Minneapolis' commercial property values are slipping again, and homeowners are the ones picking up the slack. As another round of assessments knocks billions off downtown office towers, a larger share of the city's property-tax burden is quietly shifting onto people who own houses and condos, right as city leaders finalize next year's levy.

Local reporting shows a roughly 9% drop

According to the Minneapolis/St. Paul Business Journal, the total estimated market value of commercial properties in the city fell about 9 percent, to roughly $7.8 billion from $8.6 billion. The outlet reports that the decline will push more of the tax load onto homeowners. The story, published March 24 and reported by Caitlin Anderson, frames the drop as a central force in the looming tax debate at City Hall.

City assessment numbers and downtown impact

The city's 2025 Assessment Report shows the broader commercial class slipping about 8.6 percent, from $10.1 billion to $9.4 billion, while the combined commercial and industrial category dropped to about $11.5 billion. Downtown commercial values alone were down roughly 9.5 percent. The report also flags much steeper hits for some marquee downtown office towers and notes that all of these estimates are based on sales between October 2023 and September 2024, according to the City of Minneapolis.

What does that mean for homeowners

The Star Tribune reports that residential parcels now make up about 53.6 percent of the city's net tax capacity, up from roughly 51.6 percent last year. That shift means homeowners are in line to shoulder a larger share of city levies unless elected officials adjust the total levy or find another way to plug the gap. City budget documents and the mayor's levy proposals are expected to shape how that burden ultimately lands.

Appeals and tax-court rulings could change the math

Property owners who think their new values are off can challenge them. They can first appeal to the Local Board of Appeal and Equalization, which the city says will convene on April 15, then take their case to the county board or the Minnesota Tax Court if needed. Recent tax-court rulings have already trimmed the assessed value of at least one downtown office parcel, suggesting more changes could follow as appeals move forward. Guidance from the City of Minneapolis and reporting in Bloomberg Tax lay out how those challenges work and how recent decisions have played out.

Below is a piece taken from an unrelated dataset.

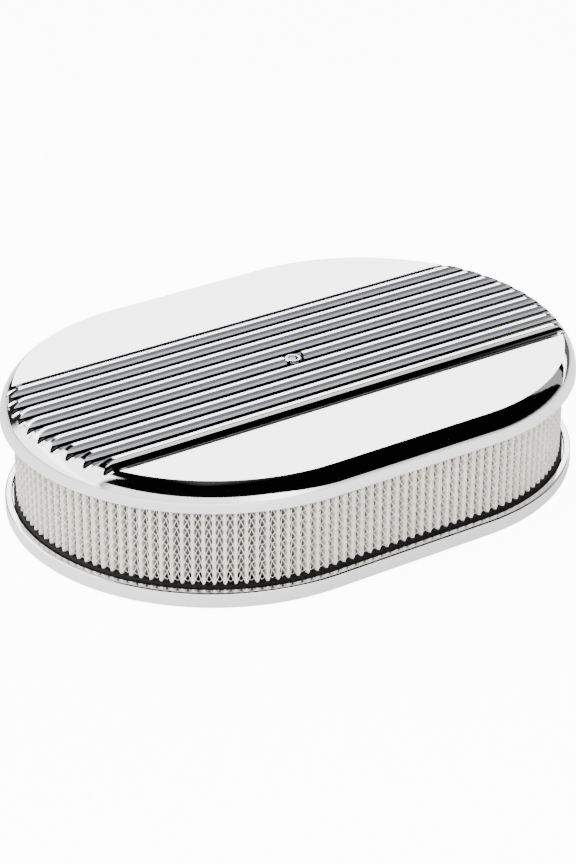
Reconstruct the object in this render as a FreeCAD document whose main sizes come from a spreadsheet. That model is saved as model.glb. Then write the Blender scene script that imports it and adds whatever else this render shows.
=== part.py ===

Why does downtown keep dragging the base down

Assessors say the current numbers are a reflection of past sales and actual market activity. With few office deals closing, persistent vacancies, and several high-profile towers selling at steep discounts, the office sector continues to lag and shrink the commercial tax base. Local reporting and the assessor's materials point to falling rents, weak demand for traditional office space, and a thin set of comparable sales as the forces pushing values lower, conditions that could keep homeowners paying more until the market stabilizes. As outlined by the city's 2025 assessment materials and coverage from Finance & Commerce, downtown remains the primary drag on the city's property base.